Output the records. Match them exactly.

* _Structured object records_
########

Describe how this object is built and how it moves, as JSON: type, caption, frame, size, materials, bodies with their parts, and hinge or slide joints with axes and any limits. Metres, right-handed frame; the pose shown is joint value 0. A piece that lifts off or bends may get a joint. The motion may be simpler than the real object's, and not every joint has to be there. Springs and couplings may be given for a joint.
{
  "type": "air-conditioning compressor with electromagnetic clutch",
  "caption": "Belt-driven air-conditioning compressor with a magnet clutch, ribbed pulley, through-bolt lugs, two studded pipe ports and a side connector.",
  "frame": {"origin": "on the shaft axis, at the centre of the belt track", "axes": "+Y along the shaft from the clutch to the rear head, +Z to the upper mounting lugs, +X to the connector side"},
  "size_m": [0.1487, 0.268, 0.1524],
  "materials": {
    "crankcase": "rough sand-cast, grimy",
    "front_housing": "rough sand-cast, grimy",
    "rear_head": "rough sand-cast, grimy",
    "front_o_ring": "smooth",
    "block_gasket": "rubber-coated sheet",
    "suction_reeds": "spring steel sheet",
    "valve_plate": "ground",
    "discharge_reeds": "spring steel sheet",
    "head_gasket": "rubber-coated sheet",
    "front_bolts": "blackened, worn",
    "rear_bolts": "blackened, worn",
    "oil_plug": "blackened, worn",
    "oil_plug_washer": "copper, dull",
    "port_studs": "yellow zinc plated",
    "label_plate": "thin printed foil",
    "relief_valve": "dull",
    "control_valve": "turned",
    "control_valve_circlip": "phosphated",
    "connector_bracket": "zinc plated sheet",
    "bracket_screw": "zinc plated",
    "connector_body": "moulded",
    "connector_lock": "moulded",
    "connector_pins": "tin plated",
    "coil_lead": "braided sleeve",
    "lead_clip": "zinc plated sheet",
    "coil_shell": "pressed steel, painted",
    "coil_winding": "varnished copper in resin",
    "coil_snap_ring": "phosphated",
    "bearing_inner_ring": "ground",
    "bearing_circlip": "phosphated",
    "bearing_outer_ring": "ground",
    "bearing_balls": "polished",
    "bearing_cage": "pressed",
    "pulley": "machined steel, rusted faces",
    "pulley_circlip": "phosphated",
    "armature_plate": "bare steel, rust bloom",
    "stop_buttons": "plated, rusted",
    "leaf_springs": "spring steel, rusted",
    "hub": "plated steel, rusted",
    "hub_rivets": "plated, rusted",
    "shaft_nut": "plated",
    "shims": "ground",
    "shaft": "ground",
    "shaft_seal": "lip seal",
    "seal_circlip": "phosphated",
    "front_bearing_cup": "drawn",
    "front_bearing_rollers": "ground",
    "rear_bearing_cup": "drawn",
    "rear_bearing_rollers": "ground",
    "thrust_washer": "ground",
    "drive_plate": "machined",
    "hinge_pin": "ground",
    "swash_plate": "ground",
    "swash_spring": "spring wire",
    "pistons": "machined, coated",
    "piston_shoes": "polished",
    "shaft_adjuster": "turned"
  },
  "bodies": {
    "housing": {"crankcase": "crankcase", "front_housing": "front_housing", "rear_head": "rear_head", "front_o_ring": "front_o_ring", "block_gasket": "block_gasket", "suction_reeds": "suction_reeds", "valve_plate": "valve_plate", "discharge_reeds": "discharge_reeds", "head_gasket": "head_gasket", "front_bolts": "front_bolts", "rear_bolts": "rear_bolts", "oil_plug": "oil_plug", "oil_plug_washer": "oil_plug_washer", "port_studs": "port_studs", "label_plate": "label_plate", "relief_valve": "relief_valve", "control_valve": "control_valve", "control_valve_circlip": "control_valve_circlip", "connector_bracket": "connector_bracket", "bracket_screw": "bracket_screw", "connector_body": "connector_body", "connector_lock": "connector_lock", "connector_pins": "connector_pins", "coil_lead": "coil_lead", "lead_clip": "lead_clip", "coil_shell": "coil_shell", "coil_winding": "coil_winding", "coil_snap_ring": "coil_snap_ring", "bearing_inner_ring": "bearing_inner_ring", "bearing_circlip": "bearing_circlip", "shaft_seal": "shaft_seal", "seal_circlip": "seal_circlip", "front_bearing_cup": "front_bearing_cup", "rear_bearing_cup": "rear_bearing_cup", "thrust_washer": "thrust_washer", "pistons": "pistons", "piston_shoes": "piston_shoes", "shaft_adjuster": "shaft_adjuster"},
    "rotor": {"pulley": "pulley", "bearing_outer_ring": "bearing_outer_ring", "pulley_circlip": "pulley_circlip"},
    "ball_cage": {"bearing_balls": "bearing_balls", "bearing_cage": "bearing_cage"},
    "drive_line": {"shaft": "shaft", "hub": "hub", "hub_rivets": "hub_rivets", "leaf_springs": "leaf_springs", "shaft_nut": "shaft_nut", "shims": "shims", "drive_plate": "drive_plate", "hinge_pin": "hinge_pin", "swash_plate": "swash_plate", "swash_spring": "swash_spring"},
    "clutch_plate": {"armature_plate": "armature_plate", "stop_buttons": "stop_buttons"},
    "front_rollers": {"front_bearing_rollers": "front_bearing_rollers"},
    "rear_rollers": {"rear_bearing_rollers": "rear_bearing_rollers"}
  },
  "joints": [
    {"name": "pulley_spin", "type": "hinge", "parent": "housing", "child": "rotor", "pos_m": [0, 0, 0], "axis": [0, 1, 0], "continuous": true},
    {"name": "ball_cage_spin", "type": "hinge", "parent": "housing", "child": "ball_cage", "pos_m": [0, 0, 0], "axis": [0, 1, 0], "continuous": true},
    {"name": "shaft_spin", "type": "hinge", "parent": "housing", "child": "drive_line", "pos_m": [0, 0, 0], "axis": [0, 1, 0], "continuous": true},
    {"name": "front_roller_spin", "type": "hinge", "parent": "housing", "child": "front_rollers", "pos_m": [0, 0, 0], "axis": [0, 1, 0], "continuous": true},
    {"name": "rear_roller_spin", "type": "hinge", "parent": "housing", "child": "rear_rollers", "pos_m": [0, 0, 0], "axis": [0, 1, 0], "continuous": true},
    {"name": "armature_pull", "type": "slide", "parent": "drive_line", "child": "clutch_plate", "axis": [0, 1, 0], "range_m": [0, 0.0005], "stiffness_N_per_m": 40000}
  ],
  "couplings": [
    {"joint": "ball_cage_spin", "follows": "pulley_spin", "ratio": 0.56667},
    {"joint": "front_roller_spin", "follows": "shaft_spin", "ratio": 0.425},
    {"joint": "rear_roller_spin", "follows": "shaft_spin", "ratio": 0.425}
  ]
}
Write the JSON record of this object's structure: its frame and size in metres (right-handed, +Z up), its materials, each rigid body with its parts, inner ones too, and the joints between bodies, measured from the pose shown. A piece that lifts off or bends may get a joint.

########

* _Final answer_
Describe how this object is built and how it moves, as JSON: type, caption, frame, size, materials, bodies with their parts, and hinge or slide joints with axes and any limits. Metres, right-handed frame; the pose shown is joint value 0. A piece that lifts off or bends may get a joint. The motion may be simpler than the real object's, and not every joint has to be there. Springs and couplings may be given for a joint.
{
  "type": "air-conditioning compressor with electromagnetic clutch",
  "caption": "Belt-driven air-conditioning compressor with a magnet clutch, ribbed pulley, through-bolt lugs, two studded pipe ports and a side connector.",
  "frame": {"origin": "on the shaft axis, at the centre of the belt track", "axes": "+Y along the shaft from the clutch to the rear head, +Z to the upper mounting lugs, +X to the connector side"},
  "size_m": [0.1487, 0.268, 0.1524],
  "materials": {
    "crankcase": "rough sand-cast, grimy",
    "front_housing": "rough sand-cast, grimy",
    "rear_head": "rough sand-cast, grimy",
    "front_o_ring": "smooth",
    "block_gasket": "rubber-coated sheet",
    "suction_reeds": "spring steel sheet",
    "valve_plate": "ground",
    "discharge_reeds": "spring steel sheet",
    "head_gasket": "rubber-coated sheet",
    "front_bolts": "blackened, worn",
    "rear_bolts": "blackened, worn",
    "oil_plug": "blackened, worn",
    "oil_plug_washer": "copper, dull",
    "port_studs": "yellow zinc plated",
    "label_plate": "thin printed foil",
    "relief_valve": "dull",
    "control_valve": "turned",
    "control_valve_circlip": "phosphated",
    "connector_bracket": "zinc plated sheet",
    "bracket_screw": "zinc plated",
    "connector_body": "moulded",
    "connector_lock": "moulded",
    "connector_pins": "tin plated",
    "coil_lead": "braided sleeve",
    "lead_clip": "zinc plated sheet",
    "coil_shell": "pressed steel, painted",
    "coil_winding": "varnished copper in resin",
    "coil_snap_ring": "phosphated",
    "bearing_inner_ring": "ground",
    "bearing_circlip": "phosphated",
    "bearing_outer_ring": "ground",
    "bearing_balls": "polished",
    "bearing_cage": "pressed",
    "pulley": "machined steel, rusted faces",
    "pulley_circlip": "phosphated",
    "armature_plate": "bare steel, rust bloom",
    "stop_buttons": "plated, rusted",
    "leaf_springs": "spring steel, rusted",
    "hub": "plated steel, rusted",
    "hub_rivets": "plated, rusted",
    "shaft_nut": "plated",
    "shims": "ground",
    "shaft": "ground",
    "shaft_seal": "lip seal",
    "seal_circlip": "phosphated",
    "front_bearing_cup": "drawn",
    "front_bearing_rollers": "ground",
    "rear_bearing_cup": "drawn",
    "rear_bearing_rollers": "ground",
    "thrust_washer": "ground",
    "drive_plate": "machined",
    "hinge_pin": "ground",
    "swash_plate": "ground",
    "swash_spring": "spring wire",
    "pistons": "machined, coated",
    "piston_shoes": "polished",
    "shaft_adjuster": "turned"
  },
  "bodies": {
    "housing": {"crankcase": "crankcase", "front_housing": "front_housing", "rear_head": "rear_head", "front_o_ring": "front_o_ring", "block_gasket": "block_gasket", "suction_reeds": "suction_reeds", "valve_plate": "valve_plate", "discharge_reeds": "discharge_reeds", "head_gasket": "head_gasket", "front_bolts": "front_bolts", "rear_bolts": "rear_bolts", "oil_plug": "oil_plug", "oil_plug_washer": "oil_plug_washer", "port_studs": "port_studs", "label_plate": "label_plate", "relief_valve": "relief_valve", "control_valve": "control_valve", "control_valve_circlip": "control_valve_circlip", "connector_bracket": "connector_bracket", "bracket_screw": "bracket_screw", "connector_body": "connector_body", "connector_lock": "connector_lock", "connector_pins": "connector_pins", "coil_lead": "coil_lead", "lead_clip": "lead_clip", "coil_shell": "coil_shell", "coil_winding": "coil_winding", "coil_snap_ring": "coil_snap_ring", "bearing_inner_ring": "bearing_inner_ring", "bearing_circlip": "bearing_circlip", "shaft_seal": "shaft_seal", "seal_circlip": "seal_circlip", "front_bearing_cup": "front_bearing_cup", "rear_bearing_cup": "rear_bearing_cup", "thrust_washer": "thrust_washer", "pistons": "pistons", "piston_shoes": "piston_shoes", "shaft_adjuster": "shaft_adjuster"},
    "rotor": {"pulley": "pulley", "bearing_outer_ring": "bearing_outer_ring", "pulley_circlip": "pulley_circlip"},
    "ball_cage": {"bearing_balls": "bearing_balls", "bearing_cage": "bearing_cage"},
    "drive_line": {"shaft": "shaft", "hub": "hub", "hub_rivets": "hub_rivets", "leaf_springs": "leaf_springs", "shaft_nut": "shaft_nut", "shims": "shims", "drive_plate": "drive_plate", "hinge_pin": "hinge_pin", "swash_plate": "swash_plate", "swash_spring": "swash_spring"},
    "clutch_plate": {"armature_plate": "armature_plate", "stop_buttons": "stop_buttons"},
    "front_rollers": {"front_bearing_rollers": "front_bearing_rollers"},
    "rear_rollers": {"rear_bearing_rollers": "rear_bearing_rollers"}
  },
  "joints": [
    {"name": "pulley_spin", "type": "hinge", "parent": "housing", "child": "rotor", "pos_m": [0, 0, 0], "axis": [0, 1, 0], "continuous": true},
    {"name": "ball_cage_spin", "type": "hinge", "parent": "housing", "child": "ball_cage", "pos_m": [0, 0, 0], "axis": [0, 1, 0], "continuous": true},
    {"name": "shaft_spin", "type": "hinge", "parent": "housing", "child": "drive_line", "pos_m": [0, 0, 0], "axis": [0, 1, 0], "continuous": true},
    {"name": "front_roller_spin", "type": "hinge", "parent": "housing", "child": "front_rollers", "pos_m": [0, 0, 0], "axis": [0, 1, 0], "continuous": true},
    {"name": "rear_roller_spin", "type": "hinge", "parent": "housing", "child": "rear_rollers", "pos_m": [0, 0, 0], "axis": [0, 1, 0], "continuous": true},
    {"name": "armature_pull", "type": "slide", "parent": "drive_line", "child": "clutch_plate", "axis": [0, 1, 0], "range_m": [0, 0.0005], "stiffness_N_per_m": 40000}
  ],
  "couplings": [
    {"joint": "ball_cage_spin", "follows": "pulley_spin", "ratio": 0.56667},
    {"joint": "front_roller_spin", "follows": "shaft_spin", "ratio": 0.425},
    {"joint": "rear_roller_spin", "follows": "shaft_spin", "ratio": 0.425}
  ]
}
Write the JSON record of this object's structure: its frame and size in metres (right-handed, +Z up), its materials, each rigid body with its parts, inner ones too, and the joints between bodies, measured from the pose shown. A piece that lifts off or bends may get a joint.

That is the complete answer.